# Problem description:
The entries need to be copied exactly.

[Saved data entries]
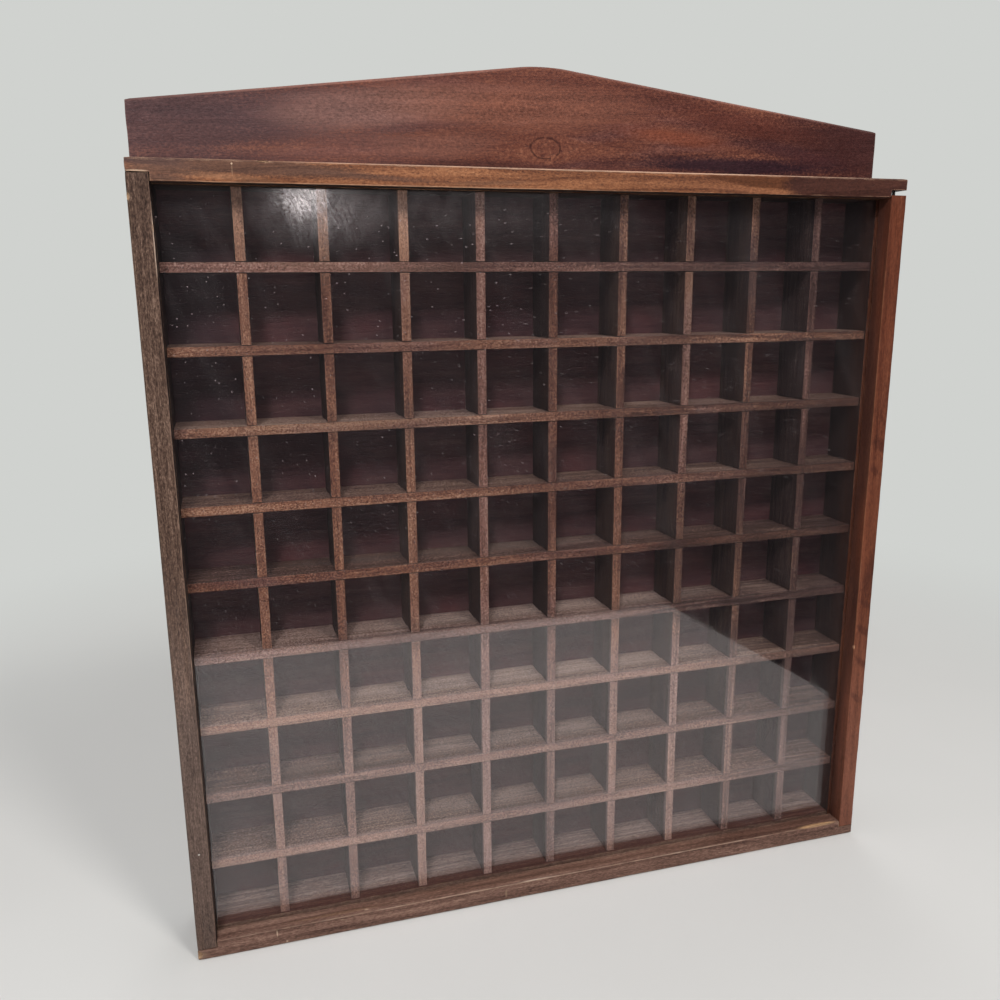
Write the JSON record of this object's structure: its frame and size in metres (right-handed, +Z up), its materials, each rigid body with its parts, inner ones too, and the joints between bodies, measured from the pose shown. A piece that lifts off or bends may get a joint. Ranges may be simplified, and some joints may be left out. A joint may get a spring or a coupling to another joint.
{
  "type": "thimble display case",
  "caption": "Shallow glazed wooden wall case with a gabled crest and an egg-crate of small square compartments; the glass front lifts out through the top.",
  "frame": {"origin": "middle of the footprint, on the surface the case stands on", "axes": "+X to the viewer's right, +Y from the glass front towards the wall, +Z up"},
  "size_m": [0.381, 0.0412, 0.43],
  "materials": {
    "crest_wood": "satin red-brown stain",
    "golden_rail_wood": "satin golden-brown stain, streaky grain",
    "worn_rail_wood": "dull grey-brown stain, worn edges",
    "dark_side_wood": "dull dark stain, open grain",
    "orange_side_wood": "satin orange-brown stain",
    "slat_wood": "sawn, thin brown stain",
    "panel_wood": "brown stained thin ply",
    "clear_glass": "clear, slightly dusty",
    "hanger_brass": "dull",
    "nail_steel": "dull"
  },
  "bodies": {
    "case": {"top_rail": "golden_rail_wood", "bottom_rail": "worn_rail_wood", "left_side_board": "dark_side_wood", "right_side_board": "orange_side_wood", "back_panel": "panel_wood", "crest_board": "crest_wood", "left_hanger": "hanger_brass", "right_hanger": "hanger_brass", "frame_nails": "nail_steel", "crest_nails": "nail_steel", "back_panel_nails": "nail_steel", "hanger_nails": "nail_steel", "shelf_1": "slat_wood", "shelf_2": "slat_wood", "shelf_3": "slat_wood", "shelf_4": "slat_wood", "shelf_5": "slat_wood", "shelf_6": "slat_wood", "shelf_7": "slat_wood", "shelf_8": "slat_wood", "shelf_9": "slat_wood", "divider_1": "slat_wood", "divider_2": "slat_wood", "divider_3": "slat_wood", "divider_4": "slat_wood", "divider_5": "slat_wood", "divider_6": "slat_wood", "divider_7": "slat_wood", "divider_8": "slat_wood", "divider_9": "slat_wood"},
    "pane": {"glass_pane": "clear_glass"}
  },
  "joints": [
    {"name": "glass_lift", "type": "slide", "parent": "case", "child": "pane", "axis": [0, 0, 1], "range_m": [0, 0.38]}
  ]
}
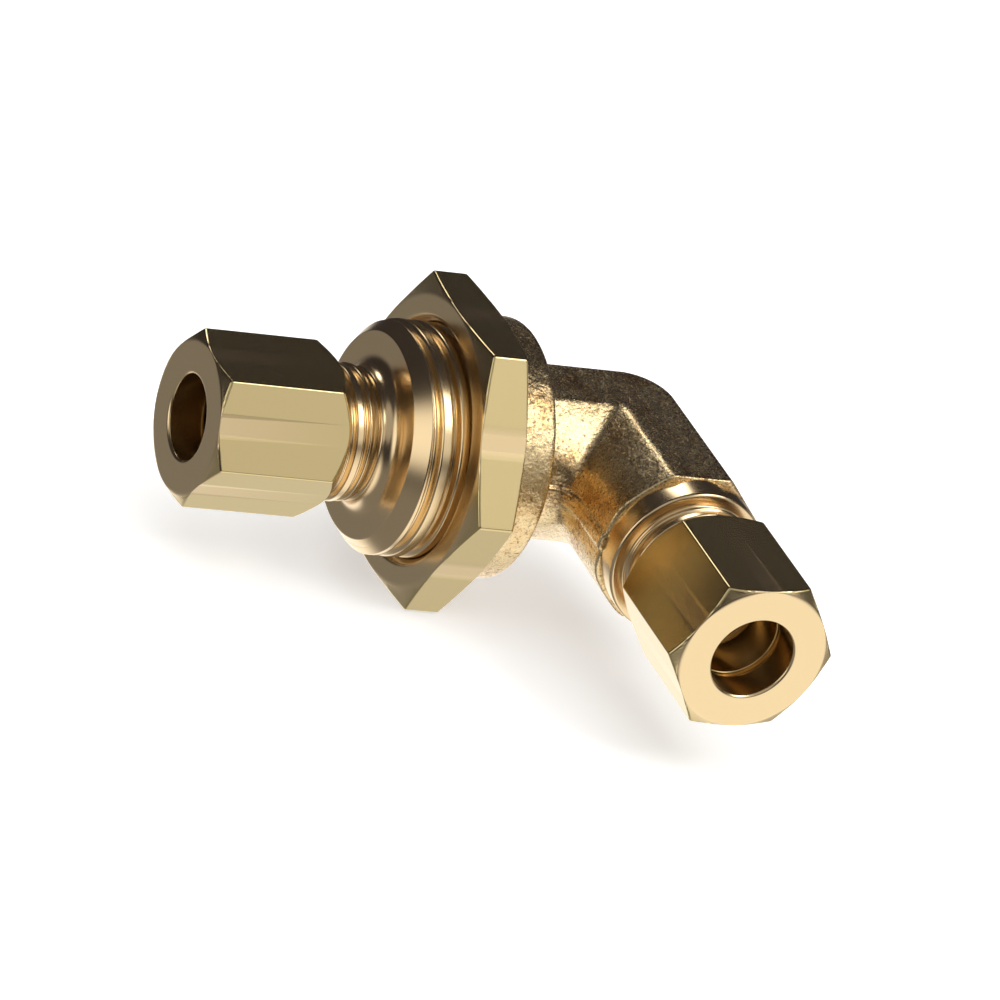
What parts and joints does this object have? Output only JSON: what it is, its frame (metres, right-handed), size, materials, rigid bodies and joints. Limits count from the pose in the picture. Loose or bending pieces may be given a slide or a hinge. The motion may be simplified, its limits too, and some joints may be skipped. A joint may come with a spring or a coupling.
{
  "type": "bulkhead compression elbow",
  "caption": "Right-angle bulkhead tube fitting: flanged elbow body with a threaded stem and locknut, and a tube nut with a ferrule on each leg.",
  "frame": {"origin": "on the bulkhead thread's axis, in the plane of the locknut's outer face", "axes": "-X out of the bulkhead leg, -Y out of the outlet leg, +Z square to the plane of the two legs"},
  "size_m": [0.0404, 0.0387, 0.0212],
  "materials": {
    "forged_brass": "forged and turned",
    "bar_brass": "machined from drawn bar",
    "ferrule_brass": "turned"
  },
  "bodies": {
    "body": {"elbow_body": "forged_brass"},
    "locknut": {"bulkhead_locknut": "bar_brass"},
    "ferrule_a": {"ferrule_a": "ferrule_brass"},
    "nut_a": {"tube_nut_a": "bar_brass"},
    "ferrule_b": {"ferrule_b": "ferrule_brass"},
    "nut_b": {"tube_nut_b": "bar_brass"}
  },
  "joints": [
    {"name": "locknut_travel", "type": "slide", "parent": "body", "child": "locknut", "axis": [-1, 0, 0], "range_m": [0, 0.0072]},
    {"name": "ferrule_a_slide", "type": "slide", "parent": "body", "child": "ferrule_a", "axis": [-1, 0, 0], "range_m": [0, 0.00401]},
    {"name": "nut_a_turn", "type": "hinge", "parent": "ferrule_a", "child": "nut_a", "pos_m": [-0.01, 0, 0], "axis": [-1, 0, 0], "range_deg": [0, 1440]},
    {"name": "ferrule_b_slide", "type": "slide", "parent": "body", "child": "ferrule_b", "axis": [0, -1, 0], "range_m": [0, 0.00401]},
    {"name": "nut_b_turn", "type": "hinge", "parent": "ferrule_b", "child": "nut_b", "pos_m": [0.01622, -0.02, 0], "axis": [0, -1, 0], "range_deg": [0, 1440]}
  ],
  "couplings": [
    {"joint": "ferrule_a_slide", "follows": "nut_a_turn", "m_per_rad": 0.00015915},
    {"joint": "ferrule_b_slide", "follows": "nut_b_turn", "m_per_rad": 0.00015915}
  ]
}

# Written answer:
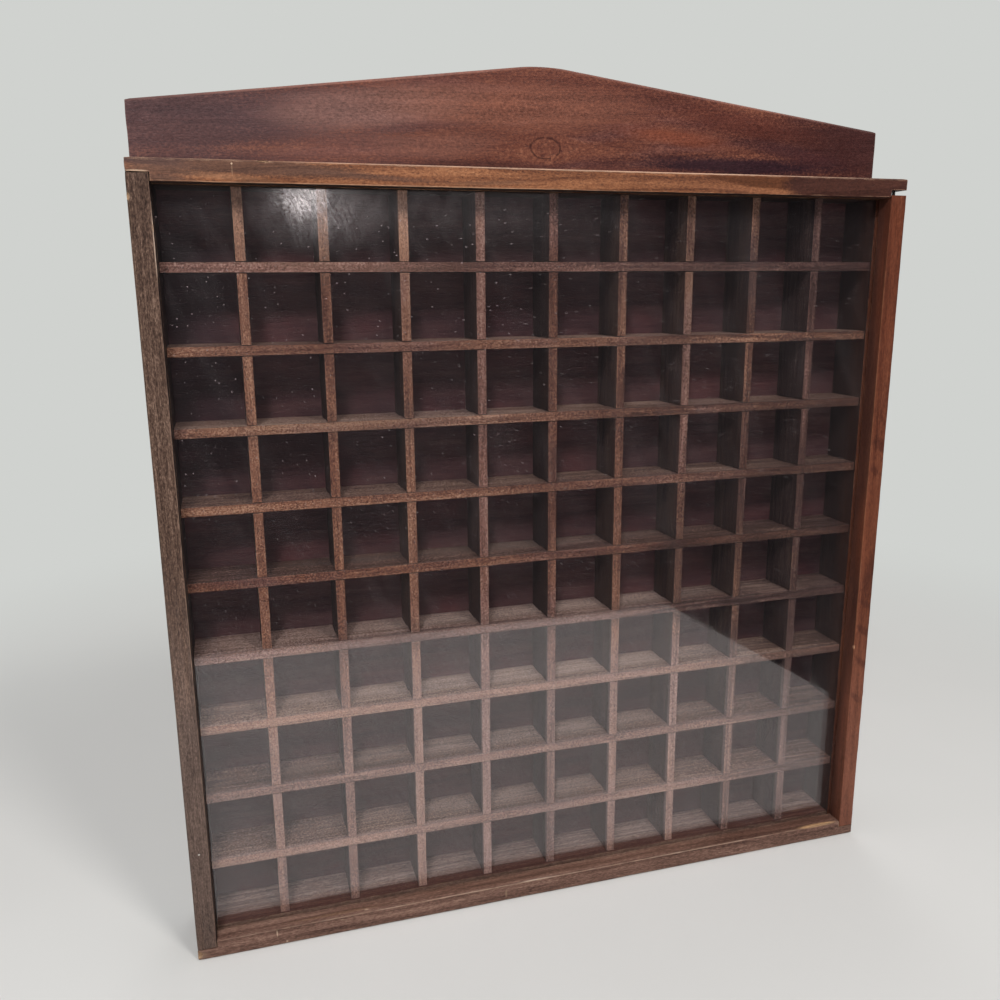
Write the JSON record of this object's structure: its frame and size in metres (right-handed, +Z up), its materials, each rigid body with its parts, inner ones too, and the joints between bodies, measured from the pose shown. A piece that lifts off or bends may get a joint. Ranges may be simplified, and some joints may be left out. A joint may get a spring or a coupling to another joint.
{
  "type": "thimble display case",
  "caption": "Shallow glazed wooden wall case with a gabled crest and an egg-crate of small square compartments; the glass front lifts out through the top.",
  "frame": {"origin": "middle of the footprint, on the surface the case stands on", "axes": "+X to the viewer's right, +Y from the glass front towards the wall, +Z up"},
  "size_m": [0.381, 0.0412, 0.43],
  "materials": {
    "crest_wood": "satin red-brown stain",
    "golden_rail_wood": "satin golden-brown stain, streaky grain",
    "worn_rail_wood": "dull grey-brown stain, worn edges",
    "dark_side_wood": "dull dark stain, open grain",
    "orange_side_wood": "satin orange-brown stain",
    "slat_wood": "sawn, thin brown stain",
    "panel_wood": "brown stained thin ply",
    "clear_glass": "clear, slightly dusty",
    "hanger_brass": "dull",
    "nail_steel": "dull"
  },
  "bodies": {
    "case": {"top_rail": "golden_rail_wood", "bottom_rail": "worn_rail_wood", "left_side_board": "dark_side_wood", "right_side_board": "orange_side_wood", "back_panel": "panel_wood", "crest_board": "crest_wood", "left_hanger": "hanger_brass", "right_hanger": "hanger_brass", "frame_nails": "nail_steel", "crest_nails": "nail_steel", "back_panel_nails": "nail_steel", "hanger_nails": "nail_steel", "shelf_1": "slat_wood", "shelf_2": "slat_wood", "shelf_3": "slat_wood", "shelf_4": "slat_wood", "shelf_5": "slat_wood", "shelf_6": "slat_wood", "shelf_7": "slat_wood", "shelf_8": "slat_wood", "shelf_9": "slat_wood", "divider_1": "slat_wood", "divider_2": "slat_wood", "divider_3": "slat_wood", "divider_4": "slat_wood", "divider_5": "slat_wood", "divider_6": "slat_wood", "divider_7": "slat_wood", "divider_8": "slat_wood", "divider_9": "slat_wood"},
    "pane": {"glass_pane": "clear_glass"}
  },
  "joints": [
    {"name": "glass_lift", "type": "slide", "parent": "case", "child": "pane", "axis": [0, 0, 1], "range_m": [0, 0.38]}
  ]
}
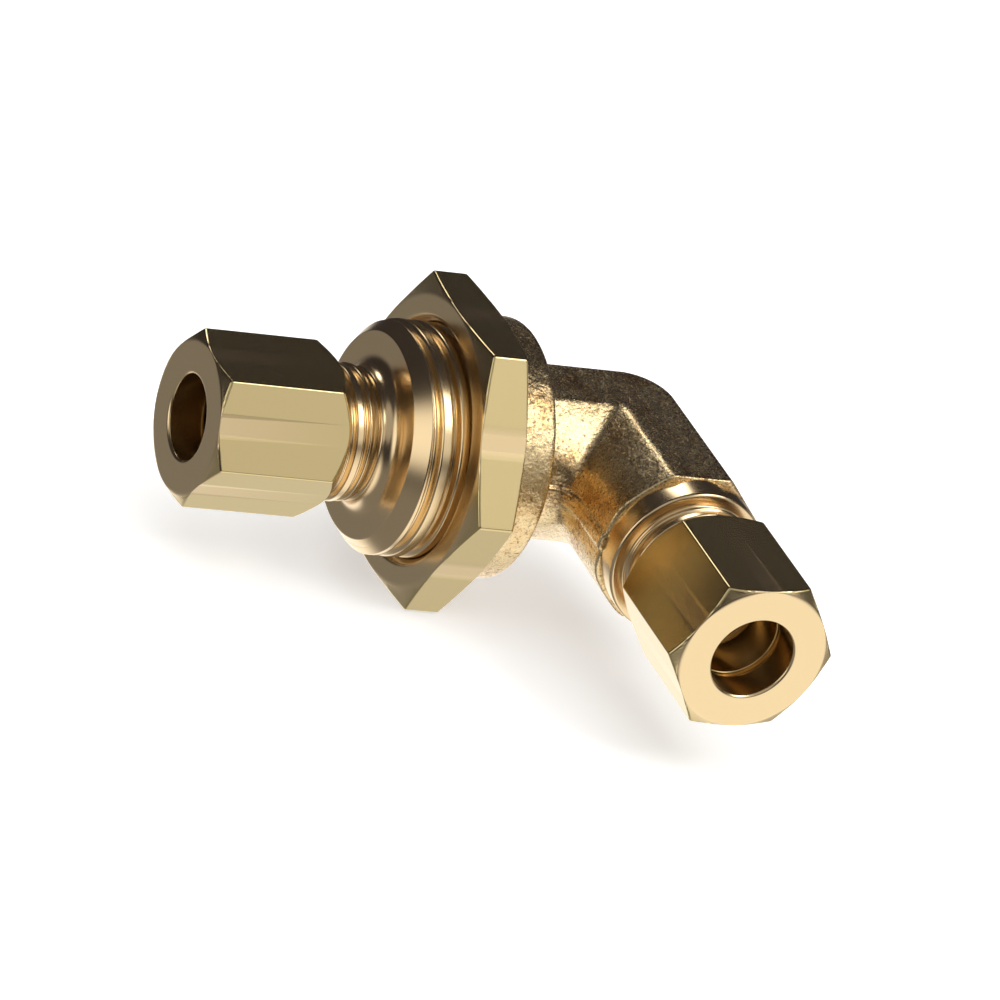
What parts and joints does this object have? Output only JSON: what it is, its frame (metres, right-handed), size, materials, rigid bodies and joints. Limits count from the pose in the picture. Loose or bending pieces may be given a slide or a hinge. The motion may be simplified, its limits too, and some joints may be skipped. A joint may come with a spring or a coupling.
{
  "type": "bulkhead compression elbow",
  "caption": "Right-angle bulkhead tube fitting: flanged elbow body with a threaded stem and locknut, and a tube nut with a ferrule on each leg.",
  "frame": {"origin": "on the bulkhead thread's axis, in the plane of the locknut's outer face", "axes": "-X out of the bulkhead leg, -Y out of the outlet leg, +Z square to the plane of the two legs"},
  "size_m": [0.0404, 0.0387, 0.0212],
  "materials": {
    "forged_brass": "forged and turned",
    "bar_brass": "machined from drawn bar",
    "ferrule_brass": "turned"
  },
  "bodies": {
    "body": {"elbow_body": "forged_brass"},
    "locknut": {"bulkhead_locknut": "bar_brass"},
    "ferrule_a": {"ferrule_a": "ferrule_brass"},
    "nut_a": {"tube_nut_a": "bar_brass"},
    "ferrule_b": {"ferrule_b": "ferrule_brass"},
    "nut_b": {"tube_nut_b": "bar_brass"}
  },
  "joints": [
    {"name": "locknut_travel", "type": "slide", "parent": "body", "child": "locknut", "axis": [-1, 0, 0], "range_m": [0, 0.0072]},
    {"name": "ferrule_a_slide", "type": "slide", "parent": "body", "child": "ferrule_a", "axis": [-1, 0, 0], "range_m": [0, 0.00401]},
    {"name": "nut_a_turn", "type": "hinge", "parent": "ferrule_a", "child": "nut_a", "pos_m": [-0.01, 0, 0], "axis": [-1, 0, 0], "range_deg": [0, 1440]},
    {"name": "ferrule_b_slide", "type": "slide", "parent": "body", "child": "ferrule_b", "axis": [0, -1, 0], "range_m": [0, 0.00401]},
    {"name": "nut_b_turn", "type": "hinge", "parent": "ferrule_b", "child": "nut_b", "pos_m": [0.01622, -0.02, 0], "axis": [0, -1, 0], "range_deg": [0, 1440]}
  ],
  "couplings": [
    {"joint": "ferrule_a_slide", "follows": "nut_a_turn", "m_per_rad": 0.00015915},
    {"joint": "ferrule_b_slide", "follows": "nut_b_turn", "m_per_rad": 0.00015915}
  ]
}